Goal
From the first line of the data below, repeat each line exactly until you reach the line with "return points"; include that line too.

════════════════

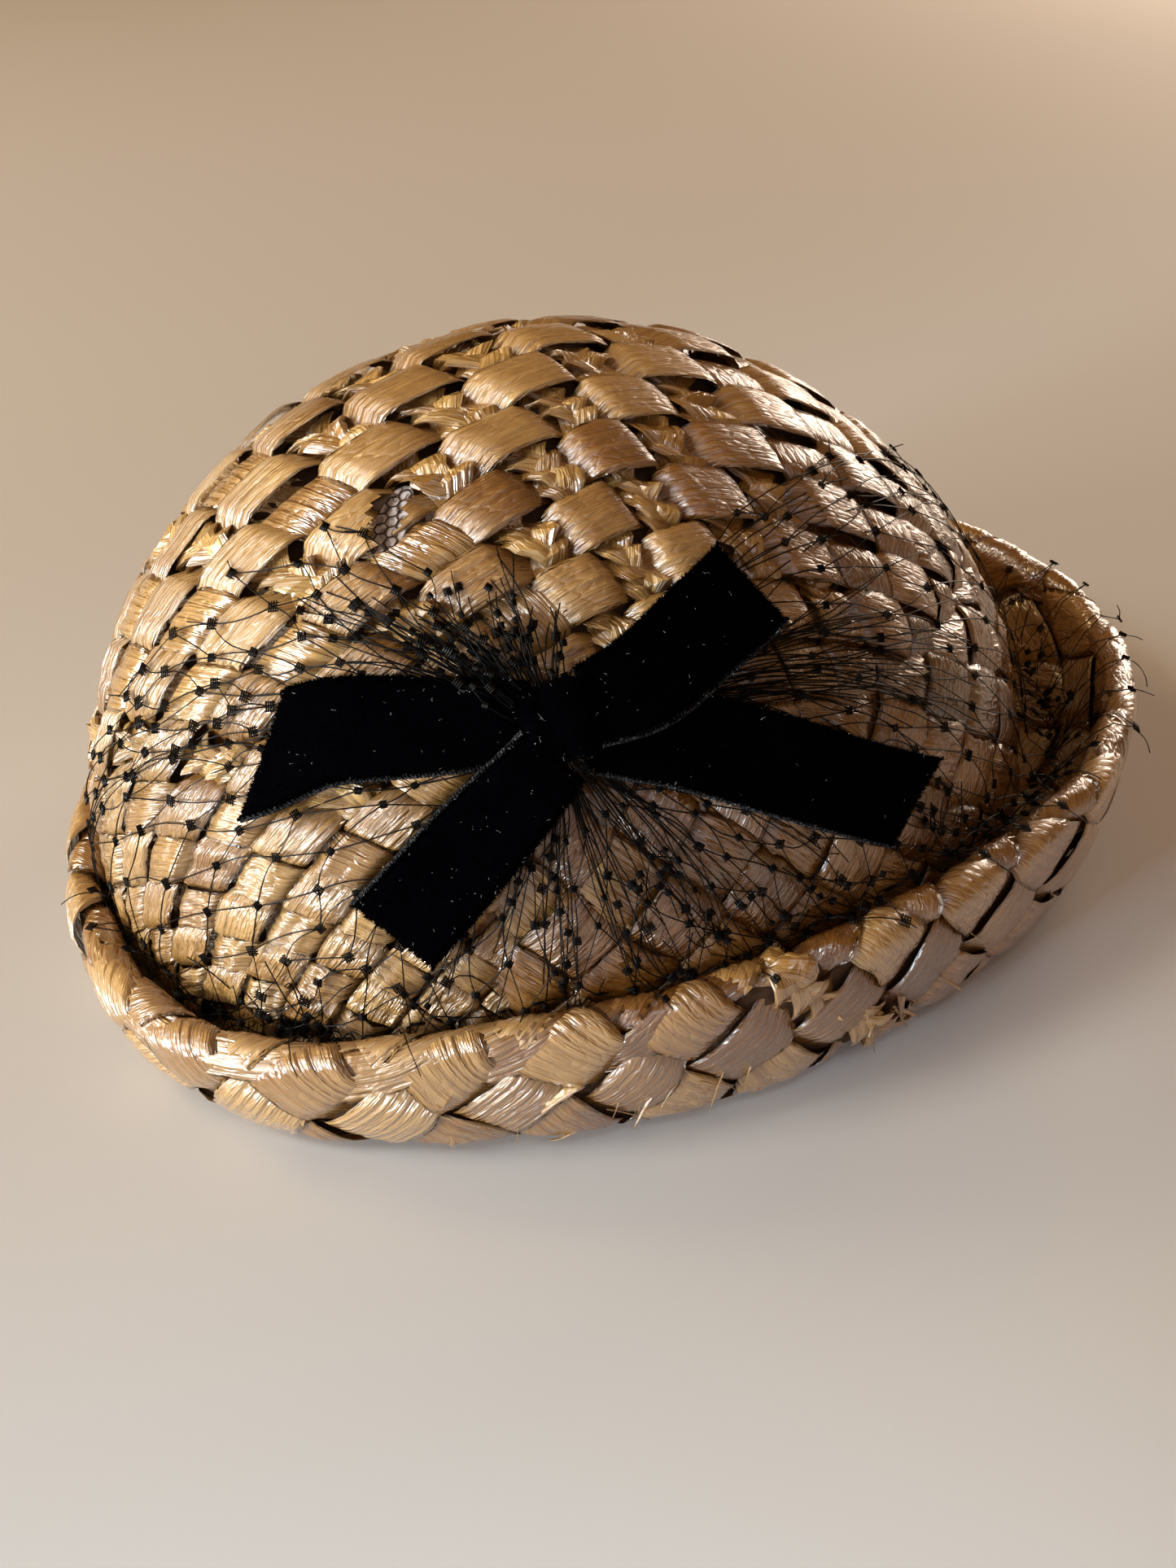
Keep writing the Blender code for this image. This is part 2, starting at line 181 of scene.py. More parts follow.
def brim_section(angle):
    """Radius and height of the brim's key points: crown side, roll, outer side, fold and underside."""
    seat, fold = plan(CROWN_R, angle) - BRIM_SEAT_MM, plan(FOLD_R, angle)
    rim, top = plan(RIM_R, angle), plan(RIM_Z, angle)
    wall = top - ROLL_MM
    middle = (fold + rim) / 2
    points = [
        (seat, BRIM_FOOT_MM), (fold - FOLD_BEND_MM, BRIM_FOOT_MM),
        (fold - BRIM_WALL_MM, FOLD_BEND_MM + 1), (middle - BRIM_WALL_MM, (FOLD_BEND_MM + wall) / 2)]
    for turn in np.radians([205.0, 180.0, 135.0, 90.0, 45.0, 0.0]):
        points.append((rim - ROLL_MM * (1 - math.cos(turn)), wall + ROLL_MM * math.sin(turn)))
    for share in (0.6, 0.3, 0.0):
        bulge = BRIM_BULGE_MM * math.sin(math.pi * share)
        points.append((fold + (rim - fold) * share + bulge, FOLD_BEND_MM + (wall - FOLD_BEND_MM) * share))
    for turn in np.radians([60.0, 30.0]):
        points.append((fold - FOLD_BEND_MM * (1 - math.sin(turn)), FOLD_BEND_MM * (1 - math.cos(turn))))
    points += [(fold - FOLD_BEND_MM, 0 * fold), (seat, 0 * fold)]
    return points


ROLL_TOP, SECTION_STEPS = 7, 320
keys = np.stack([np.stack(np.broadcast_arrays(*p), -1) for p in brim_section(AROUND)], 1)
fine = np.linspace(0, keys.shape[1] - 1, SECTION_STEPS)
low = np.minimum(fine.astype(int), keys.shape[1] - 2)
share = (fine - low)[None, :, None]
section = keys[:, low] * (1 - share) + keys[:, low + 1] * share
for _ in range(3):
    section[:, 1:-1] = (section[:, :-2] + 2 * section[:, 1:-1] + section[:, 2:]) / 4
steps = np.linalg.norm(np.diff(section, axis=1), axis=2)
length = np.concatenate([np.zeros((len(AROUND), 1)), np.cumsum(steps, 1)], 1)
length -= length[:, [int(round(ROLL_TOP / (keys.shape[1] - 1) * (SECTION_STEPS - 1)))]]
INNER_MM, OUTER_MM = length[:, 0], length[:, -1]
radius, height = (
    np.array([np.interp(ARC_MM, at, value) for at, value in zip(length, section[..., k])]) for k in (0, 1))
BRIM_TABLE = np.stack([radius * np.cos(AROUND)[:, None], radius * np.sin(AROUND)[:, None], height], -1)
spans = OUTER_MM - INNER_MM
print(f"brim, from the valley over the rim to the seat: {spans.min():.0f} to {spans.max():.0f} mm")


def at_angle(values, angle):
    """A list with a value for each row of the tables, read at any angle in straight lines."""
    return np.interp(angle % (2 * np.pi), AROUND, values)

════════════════

Answer for the task
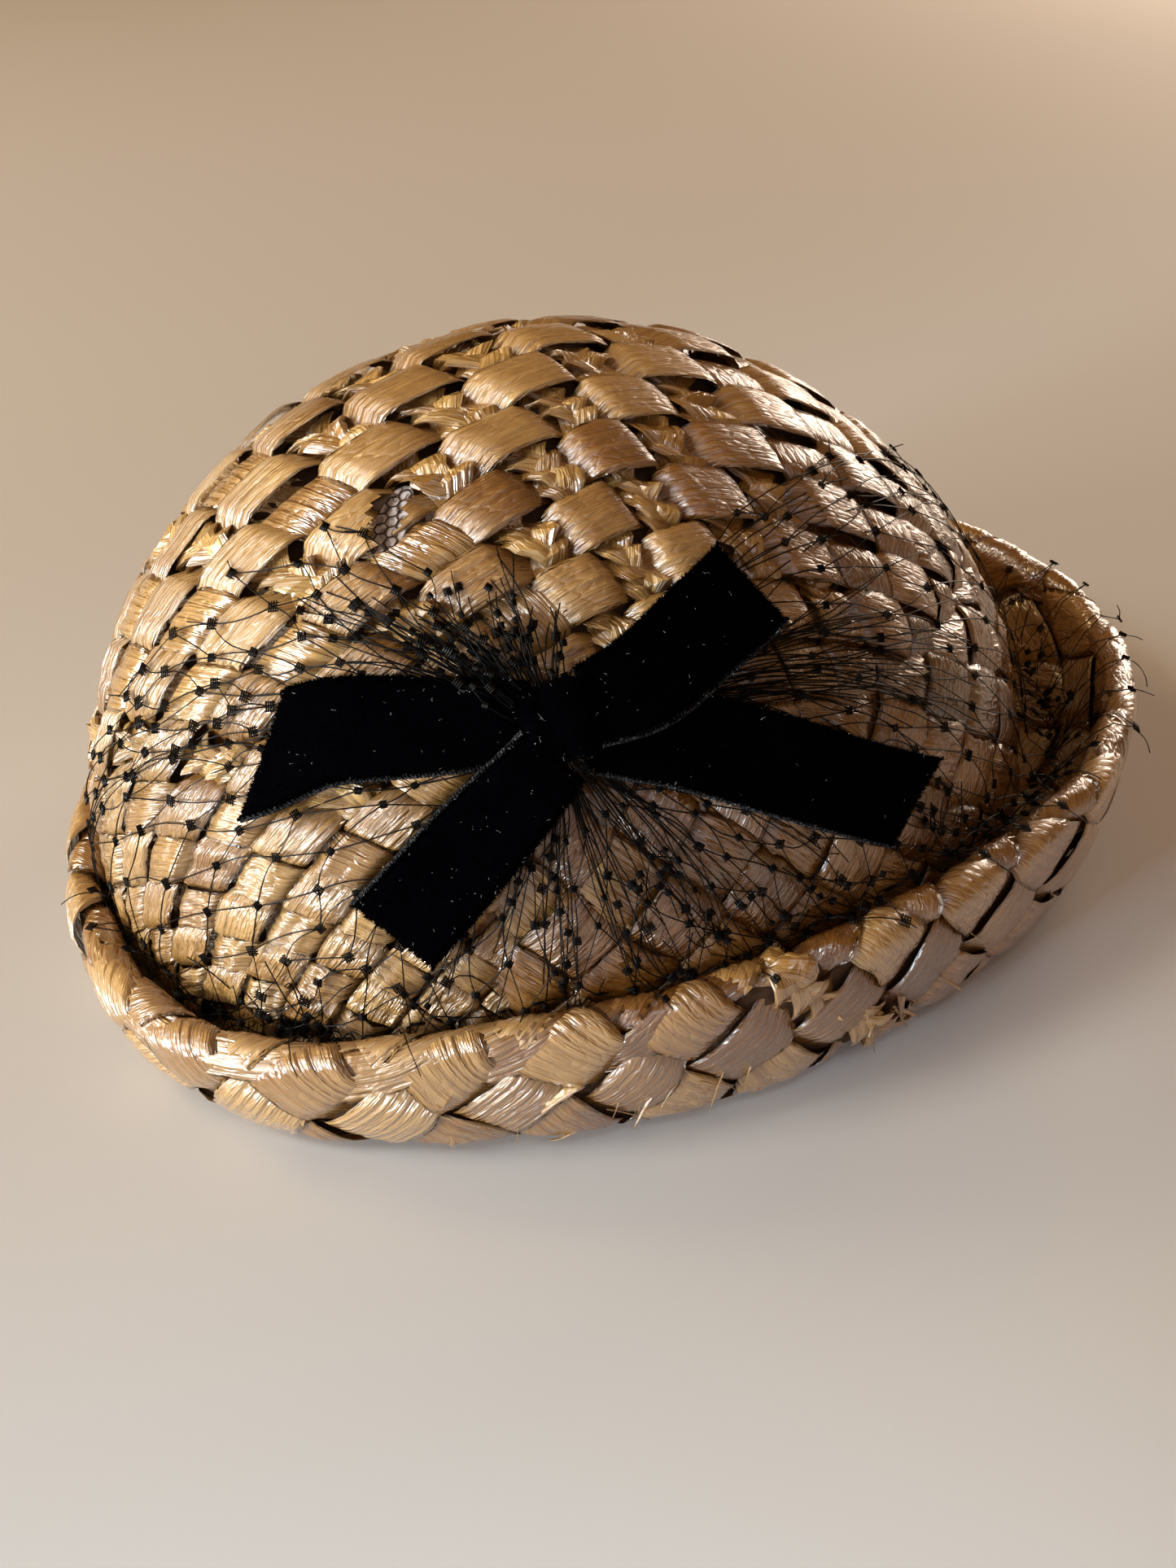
Keep writing the Blender code for this image. This is part 2, starting at line 181 of scene.py. More parts follow.
def brim_section(angle):
    """Radius and height of the brim's key points: crown side, roll, outer side, fold and underside."""
    seat, fold = plan(CROWN_R, angle) - BRIM_SEAT_MM, plan(FOLD_R, angle)
    rim, top = plan(RIM_R, angle), plan(RIM_Z, angle)
    wall = top - ROLL_MM
    middle = (fold + rim) / 2
    points = [
        (seat, BRIM_FOOT_MM), (fold - FOLD_BEND_MM, BRIM_FOOT_MM),
        (fold - BRIM_WALL_MM, FOLD_BEND_MM + 1), (middle - BRIM_WALL_MM, (FOLD_BEND_MM + wall) / 2)]
    for turn in np.radians([205.0, 180.0, 135.0, 90.0, 45.0, 0.0]):
        points.append((rim - ROLL_MM * (1 - math.cos(turn)), wall + ROLL_MM * math.sin(turn)))
    for share in (0.6, 0.3, 0.0):
        bulge = BRIM_BULGE_MM * math.sin(math.pi * share)
        points.append((fold + (rim - fold) * share + bulge, FOLD_BEND_MM + (wall - FOLD_BEND_MM) * share))
    for turn in np.radians([60.0, 30.0]):
        points.append((fold - FOLD_BEND_MM * (1 - math.sin(turn)), FOLD_BEND_MM * (1 - math.cos(turn))))
    points += [(fold - FOLD_BEND_MM, 0 * fold), (seat, 0 * fold)]
    return points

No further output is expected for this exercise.